──────── AVAILABLE DATA
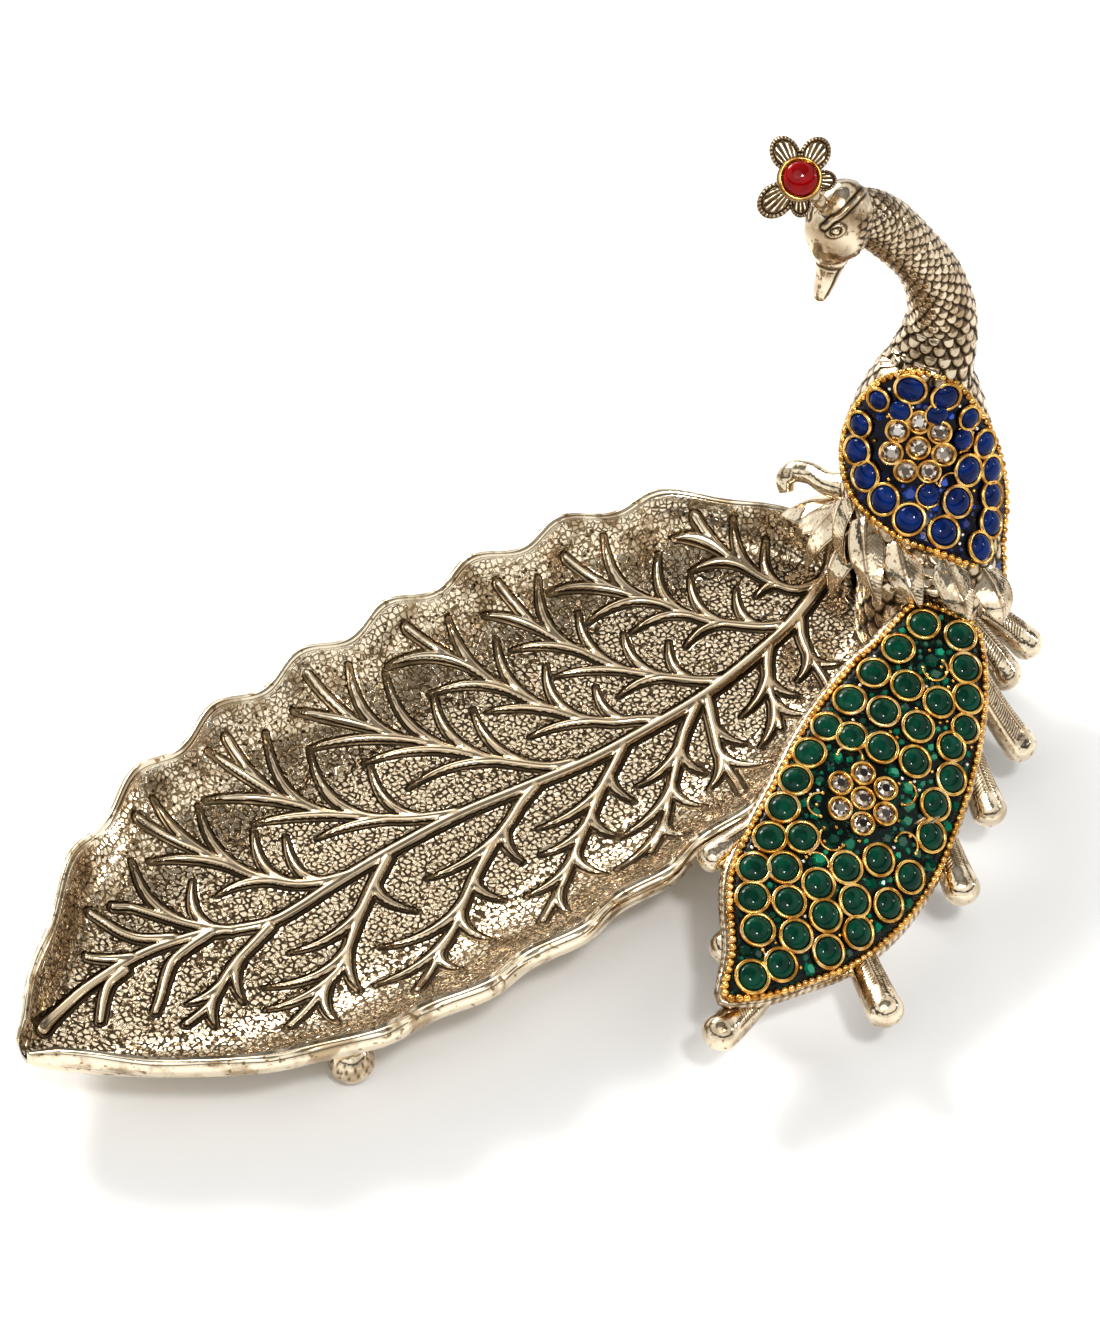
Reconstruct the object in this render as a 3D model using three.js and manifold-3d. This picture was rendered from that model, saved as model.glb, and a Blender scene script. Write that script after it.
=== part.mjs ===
// Peacock leaf dish: a cast leaf tray on ball feet, held at its stem end by a standing
// peacock whose back and tail carry set stones. All sizes are in millimetres.
// While modelling, x runs along the leaf from its tip to its stem, y to the back, z up
// from the table. The finished group is moved so that its footprint is centred on the origin.
import * as THREE from 'three';
import { mergeVertices } from 'three/addons/utils/BufferGeometryUtils.js';
import Module from 'manifold-3d';

const wasm = await Module();
wasm.setup();
const { Manifold, Mesh } = wasm;

const clearance = 0.3;

// Leaf tray
const leafEndX = 285;
const leafLength = 285;
const leafHalfWidth = 66;
const drawnLength = 285;
const drawnHalfWidth = 66;
const leafBow = 4;
const tipFlare = 58;
const tipRound = 3;
const backBluntness = 10;
const frontBluntness = 4;
const endRoundness = 0.45;
const rimHeight = 28;
const floorHeight = 12;
const tipFloorRise = 11;
const tipRiseLength = 25;
const leafWall = 3;
const leafTolerance = 0.4;
const castTolerance = 0.2;
const lipWidth = 4;
const lipHeight = 5;
const wallSteepness = 5;
const scallopPitch = 30.5;
const scallopCrest = 11.5;
const scallopDepth = 1.8;
const scallopLift = 1.2;

// Raised veins, drawn on a leaf of the drawn size: points from the midrib out, and for
// each twig its place along the vein and its tip.
const midribWidth = 4.6;
const midribHeight = 2;
const veinWidth = 3.5;
const veinHeight = 1.8;
const twigWidth = 2.8;
const twigHeight = 1.5;
const ridgeRoot = 0.9;
const midribLine = [
  [283, 10], [270, 5.6], [250, 0], [220, -4], [180, -2.8], [140, 3.9], [100, 5], [78, 4.6],
  [62, 12], [45, 15.6], [24.5, 13], [10, 6.5],
];
const veins = [
  {
    line: [[278, 10], [267.5, 18.5], [260.5, 46]],
    twigs: [[0.28, 260, 17], [0.42, 269, 38.5], [0.56, 251, 36]],
  },
  {
    line: [[258, 3.9], [242, 19], [231, 39], [220.5, 57]],
    twigs: [[0.07, 258, 23], [0.21, 231, 14.5], [0.36, 222, 28], [0.42, 246, 45], [0.52, 213, 38.5]],
  },
  {
    line: [[230, -2.2], [215.5, 12], [203, 38], [198, 60]],
    twigs: [[0.08, 228, 19], [0.22, 220, 29.5], [0.34, 193.5, 28.5], [0.38, 214, 43], [0.56, 189.5, 43]],
  },
  {
    line: [[206, -2.5], [190, 10], [178, 37], [166, 61.5]],
    twigs: [[0.08, 200.5, 18.5], [0.24, 194.5, 33.5], [0.35, 170, 29.5], [0.41, 188, 48.5], [0.54, 160, 44]],
  },
  {
    line: [[176.7, -0.5], [160, 14.5], [144, 36.7], [132, 63]],
    twigs: [[0.1, 167.5, 33], [0.21, 135.5, 20], [0.38, 131, 35], [0.43, 153, 54.5], [0.55, 121, 47]],
  },
  {
    line: [[140, 5], [118, 21], [105, 39], [101.7, 58]],
    twigs: [[0.08, 132, 34], [0.22, 105, 21], [0.3, 120.5, 46], [0.42, 94, 35.5], [0.58, 86.5, 47.5]],
  },
  {
    line: [[104, 5], [90, 12], [79, 31], [66.7, 49.5]],
    twigs: [[0.1, 98.5, 27], [0.32, 72, 21], [0.38, 84, 47], [0.52, 63, 39.5]],
  },
  { line: [[68, 8.5], [55.5, 24.4], [46.7, 32.2]], twigs: [[0.06, 69.5, 29], [0.3, 58.5, 41]] },
  { line: [[54.4, 15.5], [44.4, 24.4], [40, 32.2]], twigs: [] },
  { line: [[264, 2], [257, -9], [250.5, -25]], twigs: [[0.4, 247, -16]] },
  {
    line: [[250, -0.5], [241, -10], [230, -27.5]],
    twigs: [[0.28, 225.5, -16.5], [0.35, 243, -21], [0.6, 239, -30]],
  },
  { line: [[222, -5.5], [211, -23], [202, -43]], twigs: [[0.2, 219, -26], [0.5, 199, -33]] },
  {
    line: [[217.8, -5.5], [195.5, -22], [170, -42.5]],
    twigs: [[0.22, 185.5, -18.5], [0.27, 203, -27.5], [0.5, 169, -30.7], [0.5, 193, -38]],
  },
  {
    line: [[192, -4.5], [163, -22], [133, -42.5]],
    twigs: [[0.15, 181, -22], [0.2, 154, -13.5], [0.42, 149, -21.5], [0.58, 156, -40], [0.64, 136, -31]],
  },
  {
    line: [[163, -1.2], [130, -16.7], [93, -40.5]],
    twigs: [[0.2, 143.5, -20.5], [0.2, 120, -9], [0.44, 131, -28], [0.52, 96, -20.5], [0.6, 119, -38.5]],
  },
  {
    line: [[115.5, 3.3], [90, -14.4], [61.5, -28]],
    twigs: [[0.12, 111, -16.5], [0.24, 76, -7], [0.5, 82.5, -29], [0.48, 64, -12.5]],
  },
  { line: [[76.7, 3.3], [56.7, -4.4], [41, -10.8]], twigs: [[0.28, 57, -13.5], [0.7, 46.5, -16]] },
  { line: [[63, 11], [50, 9], [36.7, -2.8]], twigs: [] },
];

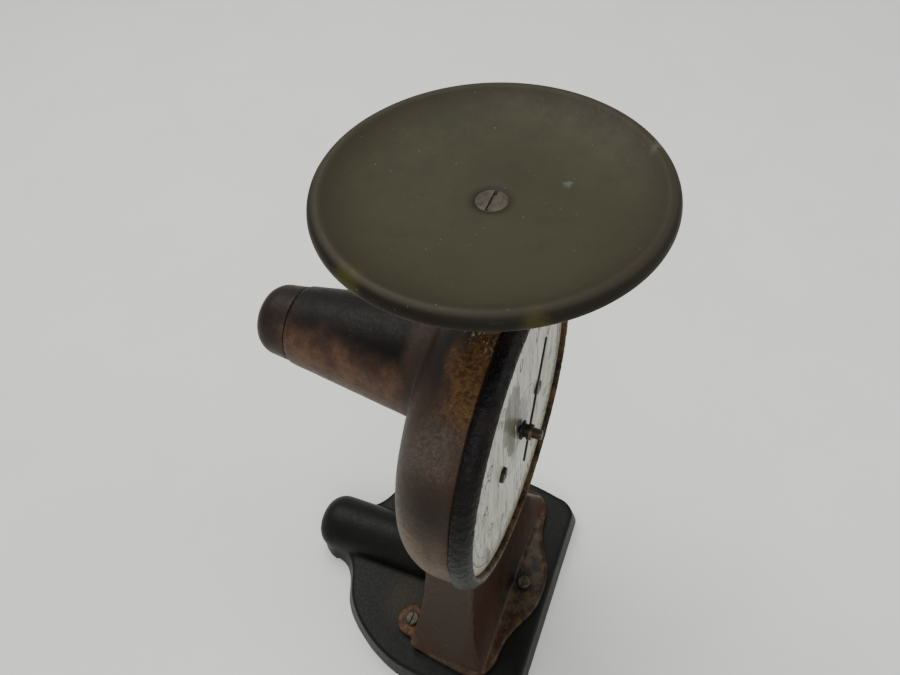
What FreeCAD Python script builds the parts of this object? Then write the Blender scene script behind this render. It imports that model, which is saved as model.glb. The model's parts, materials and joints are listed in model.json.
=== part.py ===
import FreeCAD, Part
import math
import os

# Counter scale with a dial: a plate on a stem loads two springs inside a cast-iron stand, and a rack on
# the same load frame turns the pointer. Millimetres. The table is z = 0, the stem is the Z axis, the dial
# faces -Y and both hollow horns, which house the two guide links, point to +Y.

# Driving dimensions
HEIGHT = 328.0          # table to the rim of the weighing plate
PLATE_R = 60.0
DIAL_Z = 190.5          # height of the dial's centre and of the pointer arbor
DRUM_R = 73.0
FRONT_Y = -6.0          # front face of the drum casting
BACK_Y = 27.0           # rear face of the drum casting
WALL = 4.0              # casting thickness
TRAVEL = 13.8           # stroke of the weighing plate
HORN_Z = 224.0          # height of the upper horn's axis
HORN_END_Y = 93.0       # where the horn casting stops and its cap starts
BASE_TOP = 15.0
FLANGE_T = 5.0
TUNNEL_Z = 15.0         # height of the lower horn's axis
TUNNEL_R = 18.0
TUNNEL_Y = (37.0, 112.0)  # lower horn from its open mouth to the start of its dome
TAIL_END_Y = 123.5      # tip of that dome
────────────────
Reproduce all of the data exactly as given.

*FULL ANSWER*
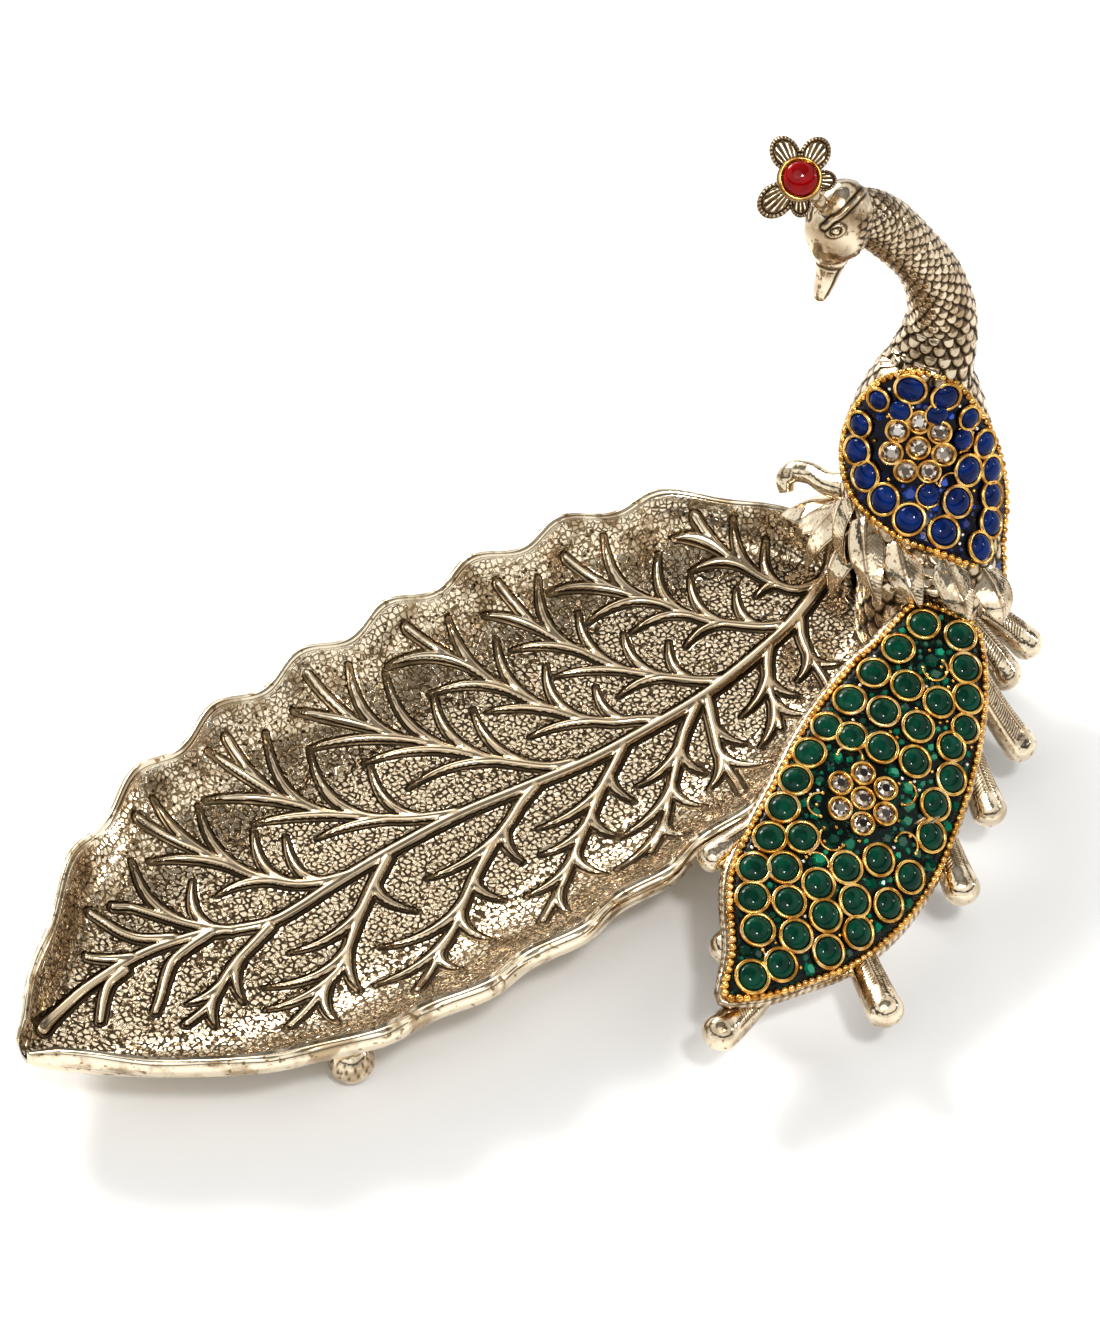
Reconstruct the object in this render as a 3D model using three.js and manifold-3d. This picture was rendered from that model, saved as model.glb, and a Blender scene script. Write that script after it.
=== part.mjs ===
// Peacock leaf dish: a cast leaf tray on ball feet, held at its stem end by a standing
// peacock whose back and tail carry set stones. All sizes are in millimetres.
// While modelling, x runs along the leaf from its tip to its stem, y to the back, z up
// from the table. The finished group is moved so that its footprint is centred on the origin.
import * as THREE from 'three';
import { mergeVertices } from 'three/addons/utils/BufferGeometryUtils.js';
import Module from 'manifold-3d';

const wasm = await Module();
wasm.setup();
const { Manifold, Mesh } = wasm;

const clearance = 0.3;

// Leaf tray
const leafEndX = 285;
const leafLength = 285;
const leafHalfWidth = 66;
const drawnLength = 285;
const drawnHalfWidth = 66;
const leafBow = 4;
const tipFlare = 58;
const tipRound = 3;
const backBluntness = 10;
const frontBluntness = 4;
const endRoundness = 0.45;
const rimHeight = 28;
const floorHeight = 12;
const tipFloorRise = 11;
const tipRiseLength = 25;
const leafWall = 3;
const leafTolerance = 0.4;
const castTolerance = 0.2;
const lipWidth = 4;
const lipHeight = 5;
const wallSteepness = 5;
const scallopPitch = 30.5;
const scallopCrest = 11.5;
const scallopDepth = 1.8;
const scallopLift = 1.2;

// Raised veins, drawn on a leaf of the drawn size: points from the midrib out, and for
// each twig its place along the vein and its tip.
const midribWidth = 4.6;
const midribHeight = 2;
const veinWidth = 3.5;
const veinHeight = 1.8;
const twigWidth = 2.8;
const twigHeight = 1.5;
const ridgeRoot = 0.9;
const midribLine = [
  [283, 10], [270, 5.6], [250, 0], [220, -4], [180, -2.8], [140, 3.9], [100, 5], [78, 4.6],
  [62, 12], [45, 15.6], [24.5, 13], [10, 6.5],
];
const veins = [
  {
    line: [[278, 10], [267.5, 18.5], [260.5, 46]],
    twigs: [[0.28, 260, 17], [0.42, 269, 38.5], [0.56, 251, 36]],
  },
  {
    line: [[258, 3.9], [242, 19], [231, 39], [220.5, 57]],
    twigs: [[0.07, 258, 23], [0.21, 231, 14.5], [0.36, 222, 28], [0.42, 246, 45], [0.52, 213, 38.5]],
  },
  {
    line: [[230, -2.2], [215.5, 12], [203, 38], [198, 60]],
    twigs: [[0.08, 228, 19], [0.22, 220, 29.5], [0.34, 193.5, 28.5], [0.38, 214, 43], [0.56, 189.5, 43]],
  },
  {
    line: [[206, -2.5], [190, 10], [178, 37], [166, 61.5]],
    twigs: [[0.08, 200.5, 18.5], [0.24, 194.5, 33.5], [0.35, 170, 29.5], [0.41, 188, 48.5], [0.54, 160, 44]],
  },
  {
    line: [[176.7, -0.5], [160, 14.5], [144, 36.7], [132, 63]],
    twigs: [[0.1, 167.5, 33], [0.21, 135.5, 20], [0.38, 131, 35], [0.43, 153, 54.5], [0.55, 121, 47]],
  },
  {
    line: [[140, 5], [118, 21], [105, 39], [101.7, 58]],
    twigs: [[0.08, 132, 34], [0.22, 105, 21], [0.3, 120.5, 46], [0.42, 94, 35.5], [0.58, 86.5, 47.5]],
  },
  {
    line: [[104, 5], [90, 12], [79, 31], [66.7, 49.5]],
    twigs: [[0.1, 98.5, 27], [0.32, 72, 21], [0.38, 84, 47], [0.52, 63, 39.5]],
  },
  { line: [[68, 8.5], [55.5, 24.4], [46.7, 32.2]], twigs: [[0.06, 69.5, 29], [0.3, 58.5, 41]] },
  { line: [[54.4, 15.5], [44.4, 24.4], [40, 32.2]], twigs: [] },
  { line: [[264, 2], [257, -9], [250.5, -25]], twigs: [[0.4, 247, -16]] },
  {
    line: [[250, -0.5], [241, -10], [230, -27.5]],
    twigs: [[0.28, 225.5, -16.5], [0.35, 243, -21], [0.6, 239, -30]],
  },
  { line: [[222, -5.5], [211, -23], [202, -43]], twigs: [[0.2, 219, -26], [0.5, 199, -33]] },
  {
    line: [[217.8, -5.5], [195.5, -22], [170, -42.5]],
    twigs: [[0.22, 185.5, -18.5], [0.27, 203, -27.5], [0.5, 169, -30.7], [0.5, 193, -38]],
  },
  {
    line: [[192, -4.5], [163, -22], [133, -42.5]],
    twigs: [[0.15, 181, -22], [0.2, 154, -13.5], [0.42, 149, -21.5], [0.58, 156, -40], [0.64, 136, -31]],
  },
  {
    line: [[163, -1.2], [130, -16.7], [93, -40.5]],
    twigs: [[0.2, 143.5, -20.5], [0.2, 120, -9], [0.44, 131, -28], [0.52, 96, -20.5], [0.6, 119, -38.5]],
  },
  {
    line: [[115.5, 3.3], [90, -14.4], [61.5, -28]],
    twigs: [[0.12, 111, -16.5], [0.24, 76, -7], [0.5, 82.5, -29], [0.48, 64, -12.5]],
  },
  { line: [[76.7, 3.3], [56.7, -4.4], [41, -10.8]], twigs: [[0.28, 57, -13.5], [0.7, 46.5, -16]] },
  { line: [[63, 11], [50, 9], [36.7, -2.8]], twigs: [] },
];

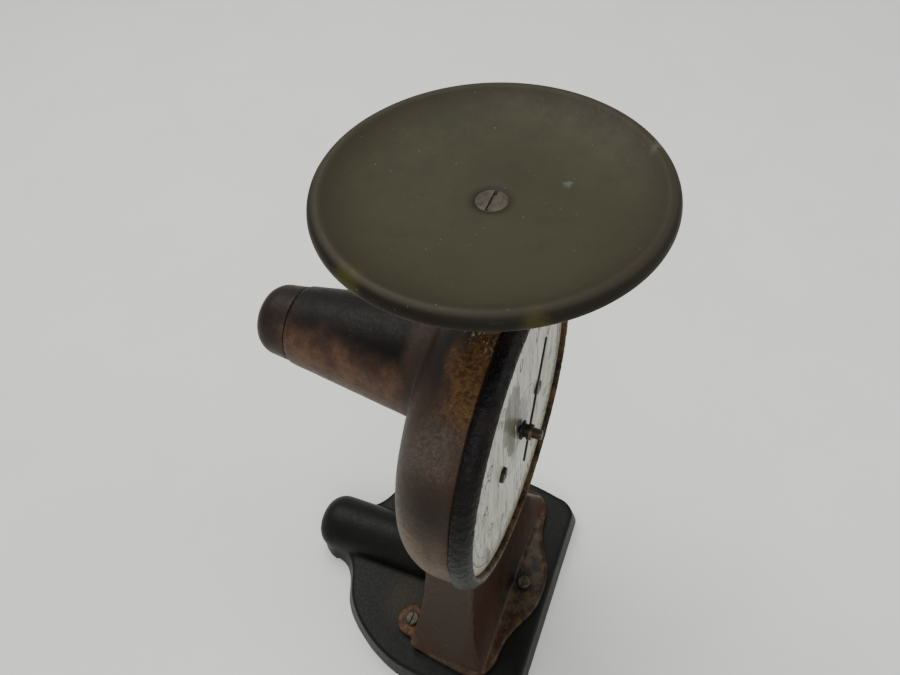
What FreeCAD Python script builds the parts of this object? Then write the Blender scene script behind this render. It imports that model, which is saved as model.glb. The model's parts, materials and joints are listed in model.json.
=== part.py ===
import FreeCAD, Part
import math
import os

# Counter scale with a dial: a plate on a stem loads two springs inside a cast-iron stand, and a rack on
# the same load frame turns the pointer. Millimetres. The table is z = 0, the stem is the Z axis, the dial
# faces -Y and both hollow horns, which house the two guide links, point to +Y.

# Driving dimensions
HEIGHT = 328.0          # table to the rim of the weighing plate
PLATE_R = 60.0
DIAL_Z = 190.5          # height of the dial's centre and of the pointer arbor
DRUM_R = 73.0
FRONT_Y = -6.0          # front face of the drum casting
BACK_Y = 27.0           # rear face of the drum casting
WALL = 4.0              # casting thickness
TRAVEL = 13.8           # stroke of the weighing plate
HORN_Z = 224.0          # height of the upper horn's axis
HORN_END_Y = 93.0       # where the horn casting stops and its cap starts
BASE_TOP = 15.0
FLANGE_T = 5.0
TUNNEL_Z = 15.0         # height of the lower horn's axis
TUNNEL_R = 18.0
TUNNEL_Y = (37.0, 112.0)  # lower horn from its open mouth to the start of its dome
TAIL_END_Y = 123.5      # tip of that dome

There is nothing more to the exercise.